Now if we look at the next chart, you will see that Spanish companies and households are much more indebted than their average eurozone neighbours, and companies especially - at around 120% of GDP.
Now you might say, well isn't it a good thing that all this is slowing, since so much lending and debt was hardly healthy? And I would have to agree with you. But nothing is so simple, since after so many years of debt indulgence the economy is badly structurally distorted, and relative prices are way out of line with most competitors, so as domestic consumption drops exports can't take over and down the whole edifice comes.
Those of you who can speak Spanish can probably read Italian too, and I just found this comment from one of the readers of this blog on an Italian financial forum:
"L'euro ha ucciso (finanziariamente parlando) la Spagna: una moneta troppo forte, ed un tasso di interesse troppo basso, hanno distorto il mercato del credito, provocato una colossale bolla immobiliare, finanziata con capitali esteri che adesso non arrivano più o peggio stanno tornando da dove sono venuti. Inoltre, visto che la politica monetaria si fa decide a Francoforte, e non a Madrid, la BC spagnola è totalmente priva di mezzi macroeconomici per fronteggiare la crisi bancaria:"
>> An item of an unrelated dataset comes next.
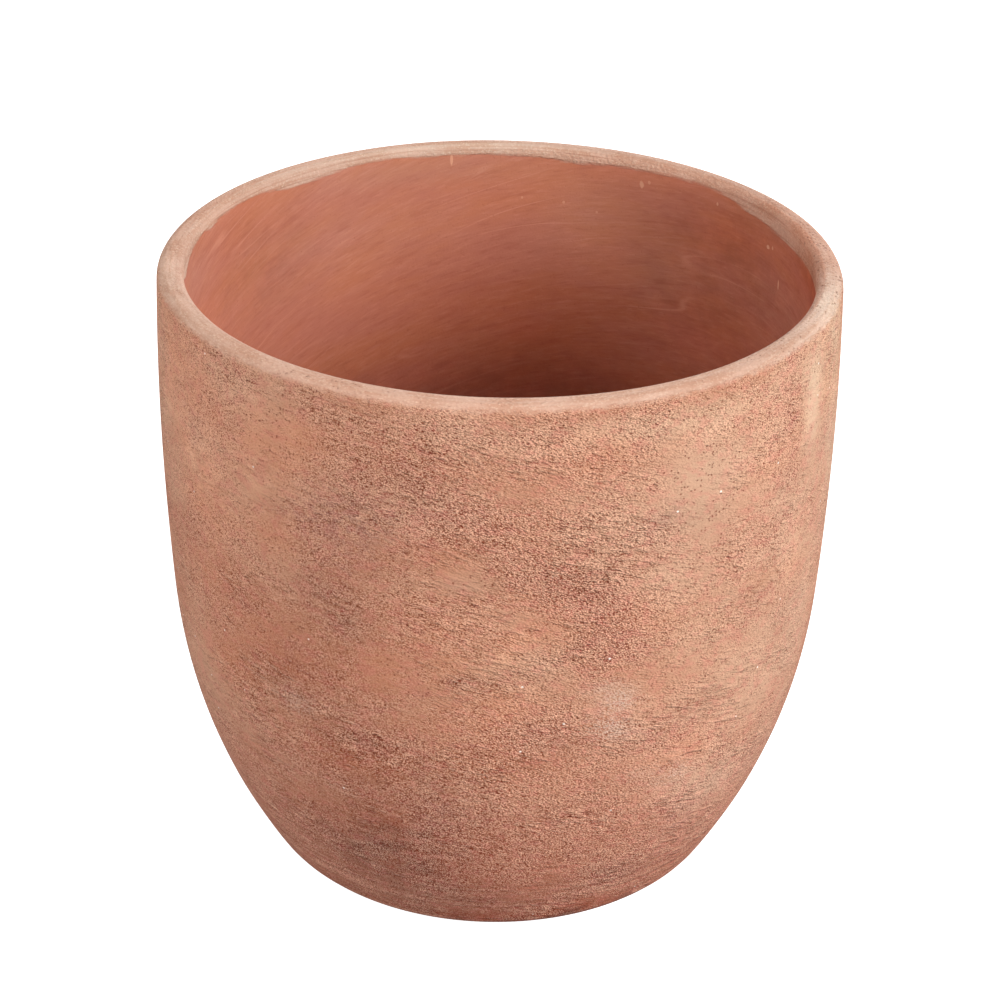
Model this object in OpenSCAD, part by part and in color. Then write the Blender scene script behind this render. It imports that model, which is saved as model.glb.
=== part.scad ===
// Rounded terracotta planter: one piece of fired clay, turned about its own axis.
// The origin is on the ground at the centre of the foot, with +Z up. All sizes are in millimetres.

/* [Body] */
// Height from the ground to the top of the lip
pot_h = 284; // [250:1:330]
// Outside diameter at the widest level
body_d = 300; // [270:1:340]
// Height of the widest level above the ground
widest_h = 216; // [190:1:240]
// Radius of the nearly straight side above and below the widest level
side_r = 1460; // [900:10:2600]
// Height at which the side runs into the rounded belly
belly_top_h = 133; // [110:1:155]
// Radius of the rounded belly, which also sets how wide the foot is
belly_r = 276; // [220:1:340]
// Rounding of the heel between the belly and the foot
heel_r = 17; // [8:1:26]

/* [Wall] */
// Thickness of the wall
wall_t = 11.5; // [9.5:0.5:15]
// Height of the inside floor above the ground
floor_h = 15; // [12:0.5:20]
// Rounding between the inside wall and the floor
cove_r = 30; // [14:1:45]

/* [Lip] */
// Rounding of the lip's outer edge
lip_outer_r = 5; // [1:0.5:5]
// Rounding of the lip's inner edge
lip_inner_r = 4; // [1:0.5:4]

/* [Base] */
// Width of the ring that stands on the ground
foot_ring_w = 18; // [10:1:30]
// Depth of the hollow inside the foot ring
foot_hollow = 3; // [1:0.5:5]
// Diameter of the drain hole
drain_d = 26; // [14:1:40]
// Width of the bevel where the floor runs into the drain hole
drain_bevel = 3; // [1:0.5:5]

/* [Hidden] */

clay = [0.80, 0.56, 0.44];
curve_fn = 240;  // facets of a full circle where the curves are drawn as a mesh
beyond = 2;      // how far a cut runs past the surface that it opens
far = body_d;    // a distance from the axis that is outside the pot everywhere

// Centre, at height z, of a circle of radius r that touches a big circle from the inside.
// A negative r gives one that touches it from the outside.
function nested(big_centre, big_r, r, z) =
    [big_centre.x + sqrt(pow(big_r - r, 2) - pow(z - big_centre.y, 2)), z];

// A line from the axis of the pot, through two centres, to just past the arc of radius r around
// the second one, and level from there.
function across(p, q, r) =
    let (slope = (q.y - p.y) / (q.x - p.x), past = q + (r + beyond) * (q - p) / norm(q - p))
    [[0, p.y - slope * p.x], past, [far, past.y]];

// A level line at height z, as long as the lines above.
function level(z) = [[0, z], [far, z]];

// A list of points in the other order.
function reversed(points) = [for (i = [len(points) - 1 : -1 : 0]) points[i]];

// The outside is a chain of arcs: heel, belly, side and lip. Where two of them meet, both
// centres are on one line, so the arcs are tangent there.
side_centre = [body_d / 2 - side_r, widest_h];
belly_bearing = asin((belly_top_h - widest_h) / side_r);
belly_centre = side_centre + (side_r - belly_r) * [cos(belly_bearing), sin(belly_bearing)];
heel_centre = nested(belly_centre, belly_r, heel_r, heel_r);
lip_outer_centre = nested(side_centre, side_r, lip_outer_r, pot_h - lip_outer_r);

// The inside keeps the centres of the side and the belly, one wall thickness further in.
inner_side_r = side_r - wall_t;
inner_belly_r = belly_r - wall_t;
cove_centre = nested(belly_centre, inner_belly_r, cove_r, floor_h + cove_r);
lip_inner_centre = nested(side_centre, inner_side_r, -lip_inner_r, pot_h - lip_inner_r);

heel_line = across(belly_centre, heel_centre, heel_r);
cove_line = across(belly_centre, cove_centre, cove_r);
belly_line = across(side_centre, belly_centre, belly_r);
lip_outer_line = across(side_centre, lip_outer_centre, lip_outer_r);
lip_inner_line = across(side_centre, lip_inner_centre, 0);

hollow_r = heel_centre.x - foot_ring_w;

// A disc. Its centre is reached in two steps, because a single step keeps only six digits of it
// and the arcs would then miss each other slightly.
module disc(centre, r) {
    near = [for (c = centre) round(c * 100) / 100];
    translate(near) translate(centre - near) circle(r, $fn = curve_fn);
}

// What lies between two lines, the lower one first.
module between(lower, upper) {
    intersection() {
        polygon(concat(lower, reversed(upper)));
        union() children();
    }
}

// Half section of the pot as if it were solid clay.
module outside_section() {
    between(level(0), heel_line) {
        square([heel_centre.x, pot_h]);
        disc(heel_centre, heel_r);
    }
    between(heel_line, belly_line) disc(belly_centre, belly_r);
    between(belly_line, lip_outer_line) disc(side_centre, side_r);
    between(lip_outer_line, level(pot_h)) {
        square([lip_outer_centre.x, pot_h]);
        disc(lip_outer_centre, lip_outer_r);
    }
}

// Half section of the space inside, open at the top, where the lip rolls over into it.
module inside_section() {
    between(level(floor_h), cove_line) {
        square([cove_centre.x, pot_h]);
        disc(cove_centre, cove_r);
    }
    between(cove_line, belly_line) disc(belly_centre, inner_belly_r);
    between(belly_line, lip_inner_line) disc(side_centre, inner_side_r);
    between(lip_inner_line, level(pot_h + beyond)) difference() {
        square([lip_inner_centre.x, pot_h + beyond]);
        disc(lip_inner_centre, lip_inner_r);
    }
}

// Half section of what is cut from the floor: the drain hole, its bevel and the foot's hollow.
module drain_section() {
    polygon([
        [0, -beyond],
        [hollow_r, -beyond],
        [hollow_r, 0],
        [hollow_r - foot_hollow, foot_hollow],
        [drain_d / 2, foot_hollow],
        [drain_d / 2, floor_h - drain_bevel],
        [drain_d / 2 + drain_bevel, floor_h],
        [drain_d / 2 + drain_bevel, floor_h + beyond],
        [0, floor_h + beyond],
    ]);
}

module pot() {
    color(clay)
    rotate_extrude($fn = curve_fn)
    difference() {
        union() outside_section();
        inside_section();
        drain_section();
    }
}

pot();
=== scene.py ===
# Round terracotta planter: sandy slip outside, smooth slip on the lip, brushed clay inside.
import math
import bpy
import numpy as np
from mathutils import Matrix, Vector


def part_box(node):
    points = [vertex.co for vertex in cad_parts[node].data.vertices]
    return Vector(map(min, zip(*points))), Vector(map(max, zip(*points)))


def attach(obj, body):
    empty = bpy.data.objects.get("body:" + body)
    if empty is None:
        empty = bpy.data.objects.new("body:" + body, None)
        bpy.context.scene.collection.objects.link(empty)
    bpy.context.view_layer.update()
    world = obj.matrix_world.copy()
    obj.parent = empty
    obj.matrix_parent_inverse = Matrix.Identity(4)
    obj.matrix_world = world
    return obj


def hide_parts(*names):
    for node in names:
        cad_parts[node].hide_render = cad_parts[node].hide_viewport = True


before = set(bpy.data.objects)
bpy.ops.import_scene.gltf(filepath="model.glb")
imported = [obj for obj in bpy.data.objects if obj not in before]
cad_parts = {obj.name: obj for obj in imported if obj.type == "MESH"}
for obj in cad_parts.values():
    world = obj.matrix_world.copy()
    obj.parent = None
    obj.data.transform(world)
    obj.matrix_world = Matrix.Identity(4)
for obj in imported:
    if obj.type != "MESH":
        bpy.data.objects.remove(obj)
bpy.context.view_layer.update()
scene = bpy.context.scene
scene.view_settings.view_transform = "Standard"
potLow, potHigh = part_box("pot")
print("planter: frame loaded")

photoCamera = {
    "distance": 1.1,     # metres from the middle of the mouth
    "elevation": 22.83,  # degrees above the mouth
    "pitch": 28.37,
    "yaw": 0.08,
    "roll": 1.09,
    "lens": 90.49,       # millimetres, for a sensor 36 mm wide
}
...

I don't know about the idea of hiring people to give economics classes to Zapatero, but if they are looking for someone, this guy gives effectively a master class in one short paragraph. What he is really saying is that the absence of independent monetary policy meant you had no way to stop yourselves going up, you were simply shot out of the cannon, and now you have no way to stop yourselves coming down just as quickly as you went up. I remind everyone: interest rates at the ECB just went up, not down, and deflation - and possibly a very whopping dose - not inflation, is about to become Spain's problem.
Banco Popular Under The Microscope
Today Banco Popular is back in the news again. Banco Popular Espanol is Spain's third-biggest listed bank, and today they reported that second quarter profits rose less than analysts estimated as asset sales offset higher loan defaults. Perhaps the most important piece of information we have learnt today is that the ratio of provisions to defaults has now plunged to 139 percent, down from 185 percent in March and 256 percent a year ago as new defaults have only increased and increased 1.15 billion euros from 359.2 million euros a year ago.
Popular fell as much as 5.4 percent in Madrid trading after reporting net income increased 8.3 percent to 352.2 million euros ($552.5 million) from 325.3 million euros a year earlier. That missed five analysts' 392 million-euro median estimate. Popular may need to raise capital in the not too distant future should loan losses continue to mount. Popular fell 35 cents, or 4.4 percent, to 7.60 euros at 9:30 a.m. in Madrid, which was the most since July 15 and which puts this year's decline to 35 percent after the shares had recovered somewhat in recent days.
In May, the bank reported provisions of 39.3 million euros to cover loans to Inmobiliaria Colonial SA. On July 15, Popular said it set aside 100 million euros to cover loans to Martinsa-Fadesa SA, Spain's first traded developer to seek bankruptcy protection. Popular made 332 million euros in provisions in the quarter. It used gains of 200 million euros from the sale of real estate to cover part of the loan-loss provisions. Popular also booked 40 million euros in gains from the sale of its French banking unit.
Popular reported core capital, a measure of the underlying solvency backing its business, of 6.67 percent in June and said core capital could reach 7 percent by the end of 2008. The bank reported loan losses as a proportion of total loans of 1.42 percent, up from 0.98 percent in March and 0.72 percent a year ago.
Losses from impairment of assets climbed 325 percent to 343.6 million euros from 80.8 million euros a year ago. Lending growth slowed to 8.1 percent from 11.7 percent in March and 16.7 percent in the same period last year. Client funds Net interest income rose 8.8 percent to 630.97 million euros.